W internecie siła – twierdzą znawcy współczesnych mediów. Jednak tradycyjna telewizja nadal jest chętnie oglądana, częściej niż telewizja internetowa. Czy będzie tak za dwadzieścia lat?
Najprawdopodobniej proporcje będą się zmieniać, ale nie tak drastycznie jak niegdyś uważano. Zamiast korzystać z kablowej czy satelitarnej sieci częściej wybierać będziemy telewizyjną transmisję. Wynika to z wygody i szybkiego tempa życia. Internet jest zawsze i wszędzie, z telewizją tak łatwo nie jest. Niemniej to nie jest wystarczający argument, by całkowicie zrezygnować z telewizji. Po prawie stu latach jej istnienia tak szybko nie da się o niej zapomnieć. Wspólne oglądanie filmów czy meczów jest stałą częścią współczesnej kultury. Internet to medium indywidualne, które buduje relacje społeczne, ale na odległość.
Pod pojęciem telewizji internetowej kryje się dostawa programów telewizyjnych i wszelkich materiałów filmowych poprzez Internet. Zwyczajowo mianem telewizji internetowej określa się stacje telewizyjne, które swoje programy transmisją na platformie internetowej. Aktualnie można wyróżnić cztery rodzaje telewizji internetowych. Pierwszy to stacje telewizyjne, które funkcjonują tylko w internecie. Działają też tradycyjne stacje telewizyjne, które w sieci udostępnią wybrane programy emitowane wcześniej w TV. Trzeci rodzaj to tradycyjne stacje z opcją zakupu danego materiału telewizyjnego poprzez platformę internetową. Ostatni to tradycyjne stacje, które w internecie publikują oddzielne programy, jakich nie można zobaczyć w TV.
Korzystanie z telewizji internetowej nie wymaga dodatkowego sprzętu. Potrzebne jest najczęściej odpowiednie oprogramowanie, które udostępniane jest bezpłatnie. Liderem wśród internetowych telewizji jest serwis YouTube, z którego codziennie korzystają miliardy ludzi na całym świecie. YouTube zadebiutował w 2005 roku jako serwis internetowy, w którym można publikować i odtwarzać krótkie filmiki.

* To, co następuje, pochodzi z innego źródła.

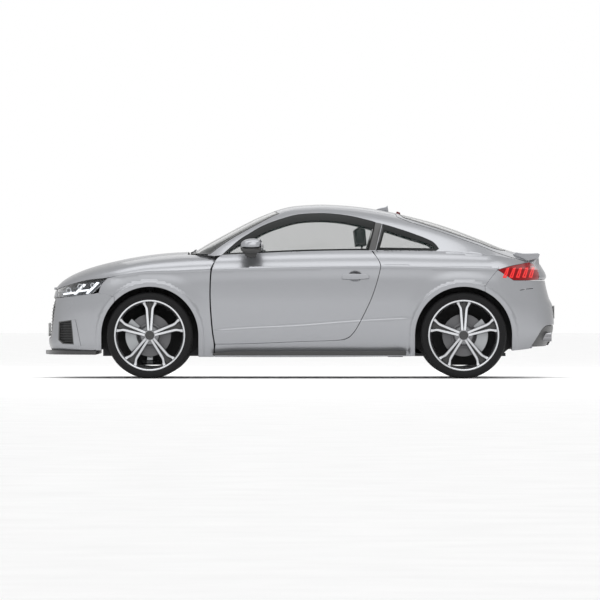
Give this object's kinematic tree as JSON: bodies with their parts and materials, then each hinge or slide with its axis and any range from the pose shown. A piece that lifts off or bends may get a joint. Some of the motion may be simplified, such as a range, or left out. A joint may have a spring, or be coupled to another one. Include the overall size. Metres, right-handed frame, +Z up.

Obecnie za pośrednictwem YouTube można oglądać pełnometrażowe filmy lub prowadzić transmisje. W sieci funkcje również mnóstwo dedykowanych stacji, które swoje programy tworzą na potrzeby online.
Od lat mówi się o schyłku ery tradycyjnej telewizji na rzecz internetu, prognozy jednak się nie sprawdzają. Telewizja ma się dobrze na całym świecie. Powodem tego mogą być niezależnie działające kanały VOD gigantów na rynku mediów telewizyjnych. Tym samym internet stał się drugim kanałem dystrybucji programów, a więc dodatkowym źródłem reklam. Największe wydarzenia medialne, jak rozgrywki sportowe czy finały telewizyjnych show nadal przyciągają przed telewizory miliony ludzi. W Stanach Zjednoczonych, gdzie siła internetu jest jeszcze większa niż w Polsce, telewizja i tak nadal wiedzie prym. Finał słynnego Super Bowl w 2014 roku obejrzało ponad 110 mln Amerykanów. O takich wynikach internet póki co może jeszcze pomarzyć. W Polsce skala jest mniejsza, ale proporcje bardzo podobne – telewizja przyciąga miliony, VOD „tylko” setki tysięcy.